Saturday, December 9, 2017

Anderson's Carol

I just watched the 1954 television version of A Christmas Carol adapted by the playwright Maxwell Anderson.

You would think I would have been familiar with it already. I'm a big fan of the works of Charles Dickens, and I even penned my own stage adaptation of A Christmas Carol, which was done in 2007.

However, I had never seen this version until I came across it on the blog Laughing Academy. CBS originally ran the hour-long program the night before Christmas Eve, sponsored by Chrysler, which comically interrupted the story to try to sell station wagons to viewers.

The version stars Fredric March as Scrooge and Basil Rathbone as Marley's Ghost, but I was more interested in the adapter. Maxwell Anderson was no mere hack. He had won the Pulitzer Prize for drama in 1933 for Both Your Houses. I remember him more for his 1948 play Anne of a Thousand Days. (When I was in middle school, I played a choir boy in a production of it at the University of West Florida.)

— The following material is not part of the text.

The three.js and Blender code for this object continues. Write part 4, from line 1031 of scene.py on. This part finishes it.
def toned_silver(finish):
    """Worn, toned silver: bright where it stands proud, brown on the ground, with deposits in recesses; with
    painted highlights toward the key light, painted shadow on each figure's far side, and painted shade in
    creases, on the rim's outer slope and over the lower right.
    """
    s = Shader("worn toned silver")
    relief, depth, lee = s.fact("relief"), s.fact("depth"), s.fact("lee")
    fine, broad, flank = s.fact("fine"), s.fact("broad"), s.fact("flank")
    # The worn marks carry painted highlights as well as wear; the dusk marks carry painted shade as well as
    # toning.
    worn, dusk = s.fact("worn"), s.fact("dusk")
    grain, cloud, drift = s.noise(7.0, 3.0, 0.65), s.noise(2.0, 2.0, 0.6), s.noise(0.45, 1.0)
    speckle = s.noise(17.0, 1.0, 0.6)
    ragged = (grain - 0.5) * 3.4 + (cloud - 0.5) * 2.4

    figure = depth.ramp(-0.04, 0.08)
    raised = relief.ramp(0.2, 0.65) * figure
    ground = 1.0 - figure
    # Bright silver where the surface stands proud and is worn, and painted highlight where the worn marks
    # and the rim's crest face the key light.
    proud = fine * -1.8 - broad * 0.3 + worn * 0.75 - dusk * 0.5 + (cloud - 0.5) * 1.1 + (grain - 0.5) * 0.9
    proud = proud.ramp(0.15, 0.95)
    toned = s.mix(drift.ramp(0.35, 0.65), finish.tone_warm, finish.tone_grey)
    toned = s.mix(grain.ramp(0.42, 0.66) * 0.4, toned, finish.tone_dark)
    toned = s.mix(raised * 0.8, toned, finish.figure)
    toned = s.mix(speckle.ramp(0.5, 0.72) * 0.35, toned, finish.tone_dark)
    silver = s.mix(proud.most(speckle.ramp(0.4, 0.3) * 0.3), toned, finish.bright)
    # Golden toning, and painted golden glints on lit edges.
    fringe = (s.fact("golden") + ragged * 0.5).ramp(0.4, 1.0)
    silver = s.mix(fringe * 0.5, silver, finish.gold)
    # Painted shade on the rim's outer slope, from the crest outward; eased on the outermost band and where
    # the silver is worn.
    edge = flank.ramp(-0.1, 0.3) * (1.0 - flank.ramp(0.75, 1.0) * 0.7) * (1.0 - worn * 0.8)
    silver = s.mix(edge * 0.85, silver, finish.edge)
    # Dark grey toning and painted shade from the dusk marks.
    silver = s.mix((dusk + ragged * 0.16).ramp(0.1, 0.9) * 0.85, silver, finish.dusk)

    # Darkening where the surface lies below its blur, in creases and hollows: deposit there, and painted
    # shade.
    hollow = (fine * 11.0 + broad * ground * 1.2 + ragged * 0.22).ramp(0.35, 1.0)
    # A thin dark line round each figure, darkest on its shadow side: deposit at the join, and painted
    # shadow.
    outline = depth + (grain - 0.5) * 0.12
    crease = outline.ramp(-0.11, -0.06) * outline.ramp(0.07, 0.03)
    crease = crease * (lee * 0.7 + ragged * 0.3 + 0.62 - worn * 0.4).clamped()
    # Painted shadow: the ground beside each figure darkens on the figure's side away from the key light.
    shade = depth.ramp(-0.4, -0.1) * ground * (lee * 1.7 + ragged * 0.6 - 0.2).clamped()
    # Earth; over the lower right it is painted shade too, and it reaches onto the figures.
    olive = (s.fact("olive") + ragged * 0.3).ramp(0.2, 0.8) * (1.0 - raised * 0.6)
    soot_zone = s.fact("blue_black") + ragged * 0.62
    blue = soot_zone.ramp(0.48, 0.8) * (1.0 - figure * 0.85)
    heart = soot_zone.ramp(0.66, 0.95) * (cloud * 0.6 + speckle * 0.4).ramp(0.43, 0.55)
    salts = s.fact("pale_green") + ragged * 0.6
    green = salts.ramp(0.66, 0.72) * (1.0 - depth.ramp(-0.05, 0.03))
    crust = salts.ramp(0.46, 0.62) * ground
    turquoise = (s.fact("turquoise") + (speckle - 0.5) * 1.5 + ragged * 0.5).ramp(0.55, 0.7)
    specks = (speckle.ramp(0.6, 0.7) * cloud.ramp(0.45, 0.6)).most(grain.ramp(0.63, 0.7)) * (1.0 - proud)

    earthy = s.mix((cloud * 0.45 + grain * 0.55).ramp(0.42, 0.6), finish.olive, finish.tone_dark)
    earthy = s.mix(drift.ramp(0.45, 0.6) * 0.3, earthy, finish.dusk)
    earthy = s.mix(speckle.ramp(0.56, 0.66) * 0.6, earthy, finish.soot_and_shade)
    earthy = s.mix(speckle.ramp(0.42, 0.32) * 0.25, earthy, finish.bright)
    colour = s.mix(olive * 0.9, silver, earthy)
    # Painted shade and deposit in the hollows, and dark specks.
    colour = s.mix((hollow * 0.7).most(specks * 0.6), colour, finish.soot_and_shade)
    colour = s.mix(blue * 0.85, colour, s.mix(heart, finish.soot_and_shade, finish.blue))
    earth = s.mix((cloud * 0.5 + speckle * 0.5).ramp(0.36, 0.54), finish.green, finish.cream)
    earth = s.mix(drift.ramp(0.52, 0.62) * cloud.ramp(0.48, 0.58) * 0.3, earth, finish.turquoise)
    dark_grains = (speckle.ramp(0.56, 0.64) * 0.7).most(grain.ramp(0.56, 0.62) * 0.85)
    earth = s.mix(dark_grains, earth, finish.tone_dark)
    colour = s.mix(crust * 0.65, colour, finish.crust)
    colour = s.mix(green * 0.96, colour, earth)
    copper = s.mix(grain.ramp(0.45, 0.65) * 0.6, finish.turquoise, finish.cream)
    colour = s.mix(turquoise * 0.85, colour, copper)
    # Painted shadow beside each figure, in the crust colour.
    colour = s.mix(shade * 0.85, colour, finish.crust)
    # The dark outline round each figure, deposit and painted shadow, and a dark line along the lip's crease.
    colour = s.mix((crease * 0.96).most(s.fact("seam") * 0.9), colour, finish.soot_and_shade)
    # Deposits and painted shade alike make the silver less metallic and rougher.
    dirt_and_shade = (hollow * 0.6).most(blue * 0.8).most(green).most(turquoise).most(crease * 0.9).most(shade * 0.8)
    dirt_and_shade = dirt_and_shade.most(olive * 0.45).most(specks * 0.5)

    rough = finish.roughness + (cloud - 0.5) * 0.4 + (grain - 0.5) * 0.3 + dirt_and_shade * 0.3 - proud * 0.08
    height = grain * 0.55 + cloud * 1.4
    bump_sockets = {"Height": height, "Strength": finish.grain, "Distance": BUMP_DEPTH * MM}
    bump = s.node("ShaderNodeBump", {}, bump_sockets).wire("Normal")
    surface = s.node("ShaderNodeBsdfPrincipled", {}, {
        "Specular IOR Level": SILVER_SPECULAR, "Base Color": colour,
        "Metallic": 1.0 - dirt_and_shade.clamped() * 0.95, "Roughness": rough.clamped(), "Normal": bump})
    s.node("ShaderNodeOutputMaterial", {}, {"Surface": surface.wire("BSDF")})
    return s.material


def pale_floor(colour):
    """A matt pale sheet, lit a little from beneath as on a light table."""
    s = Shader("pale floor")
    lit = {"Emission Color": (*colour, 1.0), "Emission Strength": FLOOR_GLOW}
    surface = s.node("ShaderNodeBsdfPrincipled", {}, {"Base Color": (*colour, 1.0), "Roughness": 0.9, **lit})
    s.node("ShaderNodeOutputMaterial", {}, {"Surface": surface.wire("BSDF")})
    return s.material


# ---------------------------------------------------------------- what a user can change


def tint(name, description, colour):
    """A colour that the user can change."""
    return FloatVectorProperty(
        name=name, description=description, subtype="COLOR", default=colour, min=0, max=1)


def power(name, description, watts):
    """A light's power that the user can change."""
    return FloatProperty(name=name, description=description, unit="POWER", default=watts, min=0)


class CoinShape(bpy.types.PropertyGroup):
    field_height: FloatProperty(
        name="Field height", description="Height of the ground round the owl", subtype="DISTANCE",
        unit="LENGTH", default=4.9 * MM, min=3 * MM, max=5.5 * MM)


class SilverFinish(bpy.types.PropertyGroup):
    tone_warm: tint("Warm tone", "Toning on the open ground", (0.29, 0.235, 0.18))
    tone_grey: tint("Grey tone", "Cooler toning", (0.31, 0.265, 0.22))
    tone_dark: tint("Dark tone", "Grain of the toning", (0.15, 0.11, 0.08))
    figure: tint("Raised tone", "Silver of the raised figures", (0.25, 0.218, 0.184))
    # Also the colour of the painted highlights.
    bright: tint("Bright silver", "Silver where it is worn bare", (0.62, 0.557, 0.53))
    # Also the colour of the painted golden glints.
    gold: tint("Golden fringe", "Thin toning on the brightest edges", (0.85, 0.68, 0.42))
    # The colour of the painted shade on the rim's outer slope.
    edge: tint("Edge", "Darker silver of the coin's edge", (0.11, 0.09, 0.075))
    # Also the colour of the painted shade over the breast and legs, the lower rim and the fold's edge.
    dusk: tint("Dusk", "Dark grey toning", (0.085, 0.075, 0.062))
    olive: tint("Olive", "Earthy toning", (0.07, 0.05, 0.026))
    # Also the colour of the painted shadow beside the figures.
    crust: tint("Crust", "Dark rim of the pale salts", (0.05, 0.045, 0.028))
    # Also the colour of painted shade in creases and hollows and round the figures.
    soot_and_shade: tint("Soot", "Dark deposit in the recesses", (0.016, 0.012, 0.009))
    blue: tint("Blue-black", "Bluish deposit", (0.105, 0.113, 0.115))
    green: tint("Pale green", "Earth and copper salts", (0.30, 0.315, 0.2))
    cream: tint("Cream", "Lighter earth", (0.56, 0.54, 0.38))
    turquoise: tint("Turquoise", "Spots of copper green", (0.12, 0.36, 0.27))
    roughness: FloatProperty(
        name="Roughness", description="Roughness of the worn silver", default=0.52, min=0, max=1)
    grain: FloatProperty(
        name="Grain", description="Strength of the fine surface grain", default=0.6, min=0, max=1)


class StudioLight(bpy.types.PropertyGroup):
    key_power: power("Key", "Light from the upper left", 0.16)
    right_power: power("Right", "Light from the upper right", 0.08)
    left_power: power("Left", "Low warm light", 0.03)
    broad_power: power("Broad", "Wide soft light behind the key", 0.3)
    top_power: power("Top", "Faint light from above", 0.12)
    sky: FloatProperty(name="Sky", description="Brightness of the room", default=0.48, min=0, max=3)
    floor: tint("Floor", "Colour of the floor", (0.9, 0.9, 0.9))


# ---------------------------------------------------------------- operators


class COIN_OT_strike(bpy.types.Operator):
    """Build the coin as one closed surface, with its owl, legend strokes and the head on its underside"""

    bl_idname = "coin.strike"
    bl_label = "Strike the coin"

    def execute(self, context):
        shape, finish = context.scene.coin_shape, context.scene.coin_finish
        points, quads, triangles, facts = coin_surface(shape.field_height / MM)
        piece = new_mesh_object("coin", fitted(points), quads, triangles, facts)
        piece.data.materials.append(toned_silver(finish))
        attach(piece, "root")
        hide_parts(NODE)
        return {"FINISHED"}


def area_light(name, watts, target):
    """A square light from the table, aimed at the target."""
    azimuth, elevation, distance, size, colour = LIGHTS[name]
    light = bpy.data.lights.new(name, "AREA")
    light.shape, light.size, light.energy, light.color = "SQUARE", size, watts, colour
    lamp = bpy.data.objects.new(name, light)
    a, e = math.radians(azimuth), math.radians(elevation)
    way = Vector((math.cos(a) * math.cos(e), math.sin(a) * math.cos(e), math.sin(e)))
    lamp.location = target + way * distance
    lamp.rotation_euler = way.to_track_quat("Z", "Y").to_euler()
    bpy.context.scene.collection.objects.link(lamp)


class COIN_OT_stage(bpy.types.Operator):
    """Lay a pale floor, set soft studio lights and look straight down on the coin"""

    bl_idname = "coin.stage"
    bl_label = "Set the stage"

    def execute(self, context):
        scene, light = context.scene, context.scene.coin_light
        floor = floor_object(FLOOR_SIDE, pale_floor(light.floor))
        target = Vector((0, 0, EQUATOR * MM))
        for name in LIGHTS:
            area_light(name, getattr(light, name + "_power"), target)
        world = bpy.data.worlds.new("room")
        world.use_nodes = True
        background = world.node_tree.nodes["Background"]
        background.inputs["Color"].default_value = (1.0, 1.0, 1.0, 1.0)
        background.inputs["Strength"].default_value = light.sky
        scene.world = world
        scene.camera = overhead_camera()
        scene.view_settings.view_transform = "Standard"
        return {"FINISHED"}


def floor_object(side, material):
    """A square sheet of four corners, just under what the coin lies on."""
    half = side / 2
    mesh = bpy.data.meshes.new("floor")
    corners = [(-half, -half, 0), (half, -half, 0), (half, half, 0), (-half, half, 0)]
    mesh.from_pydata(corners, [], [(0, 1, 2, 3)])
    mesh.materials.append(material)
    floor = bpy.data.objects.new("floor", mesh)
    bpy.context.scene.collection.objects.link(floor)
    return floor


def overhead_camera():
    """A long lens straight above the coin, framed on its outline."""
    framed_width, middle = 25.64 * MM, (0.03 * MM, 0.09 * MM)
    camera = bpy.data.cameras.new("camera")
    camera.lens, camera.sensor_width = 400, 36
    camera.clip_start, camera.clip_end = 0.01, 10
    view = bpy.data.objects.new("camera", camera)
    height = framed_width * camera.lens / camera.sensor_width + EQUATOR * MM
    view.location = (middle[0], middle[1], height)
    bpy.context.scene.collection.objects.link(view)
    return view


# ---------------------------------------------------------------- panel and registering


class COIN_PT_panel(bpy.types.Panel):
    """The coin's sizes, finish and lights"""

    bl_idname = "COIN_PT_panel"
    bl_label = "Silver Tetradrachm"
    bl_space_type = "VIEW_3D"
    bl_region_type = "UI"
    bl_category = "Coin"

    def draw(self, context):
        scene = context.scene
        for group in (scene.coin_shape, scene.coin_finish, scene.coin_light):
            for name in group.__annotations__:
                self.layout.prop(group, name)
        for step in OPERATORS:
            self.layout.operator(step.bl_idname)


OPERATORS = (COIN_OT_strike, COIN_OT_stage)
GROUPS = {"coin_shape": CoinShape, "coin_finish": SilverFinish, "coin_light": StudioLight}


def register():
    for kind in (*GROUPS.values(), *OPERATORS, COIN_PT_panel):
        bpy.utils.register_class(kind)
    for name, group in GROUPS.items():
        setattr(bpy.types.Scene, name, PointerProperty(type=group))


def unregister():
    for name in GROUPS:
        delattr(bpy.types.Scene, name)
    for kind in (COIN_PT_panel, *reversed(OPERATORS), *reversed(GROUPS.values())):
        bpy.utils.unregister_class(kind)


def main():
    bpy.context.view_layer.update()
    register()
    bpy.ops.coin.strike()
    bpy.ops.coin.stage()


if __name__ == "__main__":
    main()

Anderson is credited with writing both the adaptation and the lyrics, which might seem odd, until you remember that he penned the lyrics for the Kurt Weill musical Knickerbocker Holiday, including the hit "September Song":

                    But it's a long, long while from May to December
                    And the days grow short when you reach September
                    And the autumn weather turns the leaves to flame
                    And I haven't got time for the waiting game…

Yes, this adaptation is a musical, and though not every number is a "September Song," some of the lyrics aren't bad, including those for the opening carol, "On This Darkest Day of Winter."

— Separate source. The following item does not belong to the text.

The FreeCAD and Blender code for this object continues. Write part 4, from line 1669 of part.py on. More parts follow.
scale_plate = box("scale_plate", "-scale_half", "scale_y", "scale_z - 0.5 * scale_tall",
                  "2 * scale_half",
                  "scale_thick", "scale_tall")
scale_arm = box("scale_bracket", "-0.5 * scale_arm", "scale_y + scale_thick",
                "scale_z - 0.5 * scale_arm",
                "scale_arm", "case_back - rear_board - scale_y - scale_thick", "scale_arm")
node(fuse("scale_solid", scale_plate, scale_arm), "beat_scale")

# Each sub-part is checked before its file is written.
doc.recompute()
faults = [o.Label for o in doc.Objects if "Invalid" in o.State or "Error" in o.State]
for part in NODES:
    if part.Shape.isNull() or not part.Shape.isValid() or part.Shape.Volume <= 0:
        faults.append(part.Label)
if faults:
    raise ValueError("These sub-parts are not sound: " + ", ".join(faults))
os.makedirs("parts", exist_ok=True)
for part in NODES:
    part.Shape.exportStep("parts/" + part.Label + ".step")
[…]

The most interesting aspect of Anderson's script is the use of double casting. Belle also plays the Ghost of Christmas Past, and Fred is also the Ghost of Christmas Present. A stuffed blackbird in Scrooge's apartments (an allusion to Grip in Barnaby Rudge perhaps?) then becomes the Ghost of Christmas Yet to Come.

This adaptation definitely feels like something from the early 1950s. It's not brilliant, but it is fun, and it's only an hour long, so if you're looking for a short adaptation of the classic story, it's worth watching.